The other Art Schools have multiplied, not faster, however, than the students whose legions account for, if they do not warrant, the existence not of the Academy Schools alone, but of the School of Industrial Art, the Drexel Institute, the Woman's School of Design, the Uncle's old little experiment enlarged into a large Public Industrial Art School where, I am told, the Founder is comfortably forgotten—of more institutes, schools, classes than I probably have heard of.

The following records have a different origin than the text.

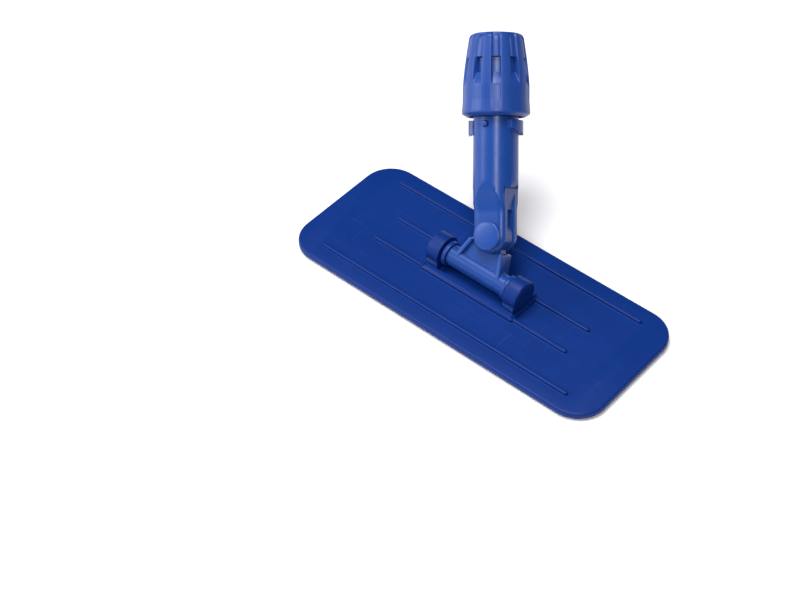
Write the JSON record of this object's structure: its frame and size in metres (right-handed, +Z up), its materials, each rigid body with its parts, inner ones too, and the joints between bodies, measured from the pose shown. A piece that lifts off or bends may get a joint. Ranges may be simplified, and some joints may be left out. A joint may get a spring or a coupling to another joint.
{
  "type": "swivel pad holder",
  "caption": "Flat ribbed scouring-pad plate on a two-way swivel joint, with a split-collet quick-lock socket for a telescopic pole.",
  "frame": {"origin": "centre of the plate's flat underside, between the two hook strips", "axes": "+X along the plate's length; +Y across it, away from the side that shows the swivel pin's head; +Z up, away from the pad"},
  "size_m": [0.23, 0.1406, 0.1293],
  "materials": {
    "plate_plastic": "moulded, semi-gloss",
    "hook_tape": "matt hooks",
    "steel": "bright drawn",
    "plug_plastic": "moulded, semi-gloss",
    "swivel_plastic": "moulded, satin gloss",
    "bush_plastic": "moulded, satin",
    "pin_plastic": "moulded, satin gloss",
    "collet_plastic": "moulded, satin",
    "collar_plastic": "moulded, satin gloss"
  },
  "bodies": {
    "base": {"pad_plate": "plate_plastic", "hook_strip_front": "hook_tape", "hook_strip_rear": "hook_tape", "swivel_axle": "steel", "axle_plug_left": "plug_plastic", "axle_plug_right": "plug_plastic"},
    "yoke": {"swivel_yoke": "swivel_plastic", "yoke_bush_left": "bush_plastic", "yoke_bush_right": "bush_plastic", "pin_bush": "bush_plastic"},
    "stem": {"pole_socket": "swivel_plastic", "collar_stop_peg": "swivel_plastic", "pivot_pin": "pin_plastic", "pin_retainer": "pin_plastic", "friction_washer_front": "steel", "friction_washer_rear": "steel"},
    "collet": {"grip_collet": "collet_plastic", "collar_thrust_ring": "steel"},
    "collar": {"locking_collar": "collar_plastic"}
  },
  "joints": [
    {"name": "yoke_swing", "type": "hinge", "parent": "base", "child": "yoke", "pos_m": [0, 0, 0.0147], "axis": [1, 0, 0], "range_deg": [-32.3, 107.7]},
    {"name": "stem_tilt", "type": "hinge", "parent": "yoke", "child": "stem", "pos_m": [0, 0.01431, 0.03322], "axis": [0, 0.7912, -0.6115], "range_deg": [-34.4, 88.6]},
    {"name": "collet_slide", "type": "slide", "parent": "stem", "child": "collet", "axis": [-0.4555, 0.5444, 0.7044], "range_m": [-0.00424, 0]},
    {"name": "collar_turn", "type": "hinge", "parent": "collet", "child": "collar", "pos_m": [0, 0.01431, 0.03322], "axis": [-0.4555, 0.5444, 0.7044], "range_deg": [-90, 0]}
  ],
  "couplings": [
    {"joint": "collar_turn", "follows": "collet_slide", "rad_per_m": 370.37}
  ]
}
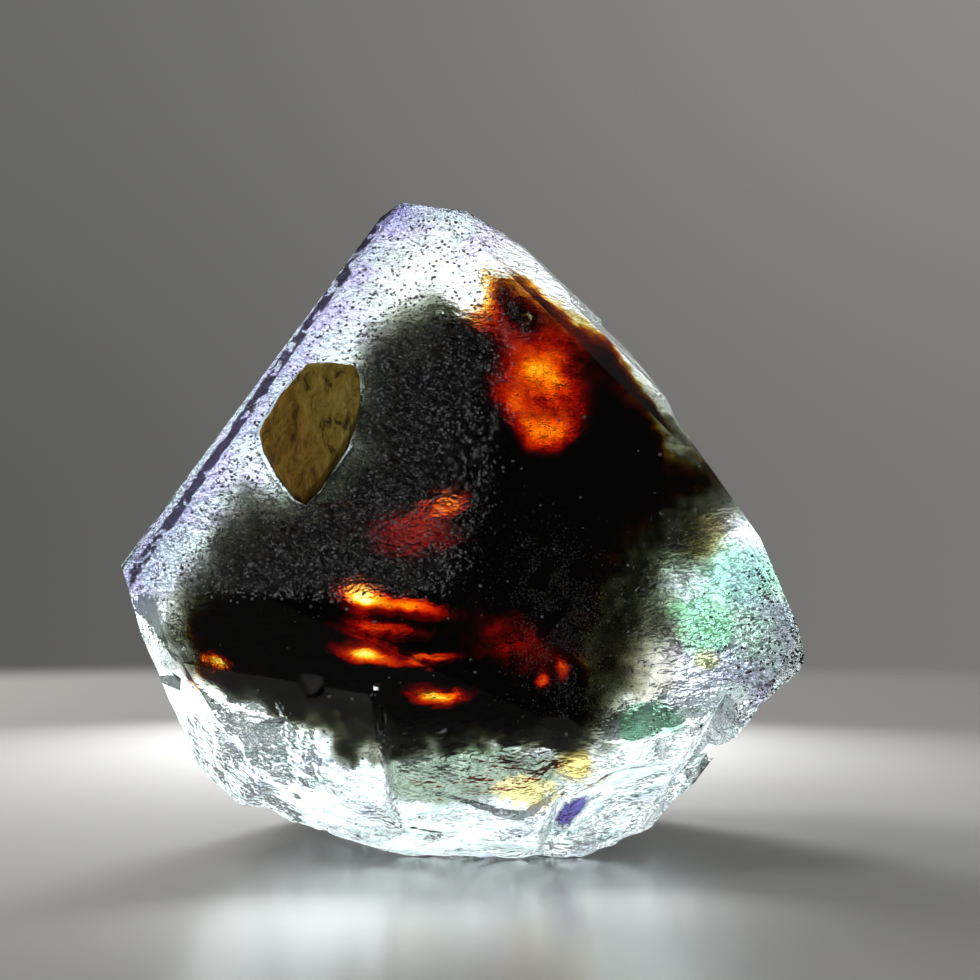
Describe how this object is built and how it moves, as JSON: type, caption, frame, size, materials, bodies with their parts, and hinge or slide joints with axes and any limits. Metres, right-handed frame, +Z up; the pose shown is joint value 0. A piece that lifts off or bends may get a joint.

The Art Galleries have muiltiplied: there is some reason for Memorial Hall now that the Wilstach Collection is housed there, and the Yellow Buskin, one of the finest Whistlers, hangs on its walls, now that the collections of decorative art are being added to by Mrs. John Harrison and other Philadelphians who are ambitious for their town and its supremacy in all things. Nor does this Philadelphia ambition soar to loftier heights than in the project for the new Parkway from the City Hall with a new Art Gallery—the centre of a sort of University of Art if I can rely upon the plans—to crown the Park end of this splendid (partially still on paper) avenue, as the Arc de Triomphe crowns the western end of the Avenue of the Champs-Elysées.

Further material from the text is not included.